With caching, the median policy evaluation touches the database zero times. The policy is in the in-process cache, the agent data is in the shared cache, and the only database operation is the audit write. The p50 evaluation latency drops from 15-20 milliseconds (with database access) to 3-5 milliseconds (cache-only).

Audit Write Optimization

The audit ledger is the write-heavy component. Every decision produces an audit record, and the hash-chained structure requires serializable transactions to maintain chain integrity. This creates a potential bottleneck: the hash chain is inherently sequential because each record depends on the previous record's hash.

Intended addresses this with a batched write strategy. Audit records are collected in an in-memory buffer for a short window (default: 50 milliseconds). At the end of the window, the batch is written to the ledger in a single transaction. The hash chain is computed over the batch: each record in the batch includes the hash of the previous record, and the batch itself is linked to the previous batch.

Batching reduces the number of database transactions by a factor of 10-50x at typical throughput levels. Instead of 23 individual writes per minute, the database handles 2-3 batched writes per minute. The trade-off is a small increase in audit record latency (up to 50 milliseconds), which is acceptable for audit purposes.

For organizations that require immediate audit persistence (zero buffering), the batch window can be set to 0 milliseconds, reverting to per-record writes. This reduces write throughput but ensures every audit record is persisted immediately.

Horizontal Scaling Playbook

Here is the practical playbook for scaling Intended from startup to enterprise throughput.

**10,000 decisions per month** (startup tier): Single Authority Engine instance, single PostgreSQL instance, no caching layer. Total infrastructure: 2 containers, 1 database. Cost: minimal.

**100,000 decisions per month** (growth tier): Two Authority Engine instances behind a load balancer, PostgreSQL with one read replica, Redis for shared caching. Total infrastructure: 5 containers, 2 database instances. Autoscaling configured for burst handling.

**1,000,000 decisions per month** (enterprise tier): Five to ten Authority Engine instances with autoscaling, PostgreSQL with three read replicas, Redis cluster for shared caching, PgBouncer for connection multiplexing. Total infrastructure: 10-15 containers, 4 database instances. Multi-AZ deployment for high availability.

**10,000,000 decisions per month** (large enterprise): Twenty or more Authority Engine instances across multiple regions, PostgreSQL with regional read replicas, Redis cluster per region, dedicated PgBouncer per region. Audit writes use a write-ahead log with asynchronous replication to secondary regions. Total infrastructure varies by deployment model.

Each tier is a natural evolution of the previous one. You do not need to re-architect to scale. You add instances, add replicas, and adjust pool sizes. The application code is the same at every tier.

Measuring Performance

You cannot optimize what you do not measure. Intended exposes detailed performance metrics through a Prometheus-compatible metrics endpoint.

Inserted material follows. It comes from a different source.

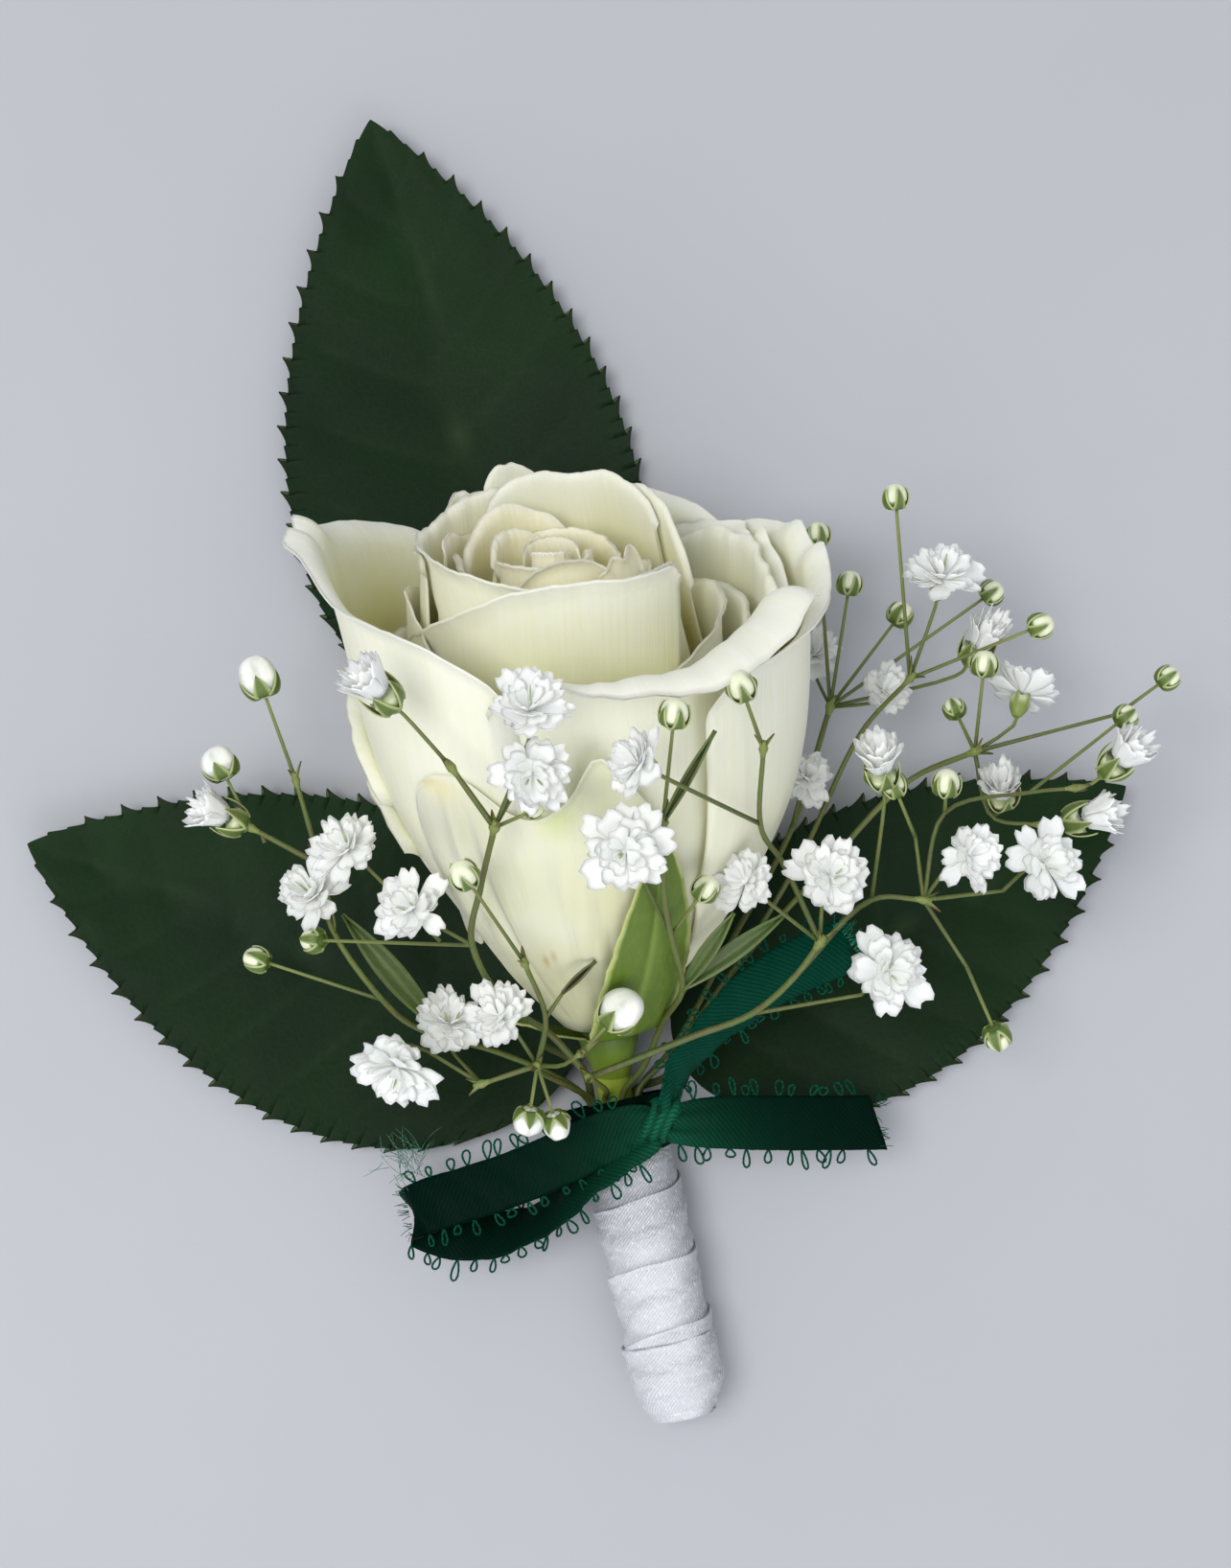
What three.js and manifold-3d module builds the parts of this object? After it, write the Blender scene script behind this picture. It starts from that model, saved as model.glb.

Key metrics to monitor: evaluation latency (p50, p95, p99), audit write latency, cache hit rates (per layer), database connection pool utilization, request queue depth, and error rates by category.

We publish baseline performance numbers and recommend alerting thresholds based on our operational experience. When a metric approaches a threshold, it is time to scale the relevant component before performance degrades.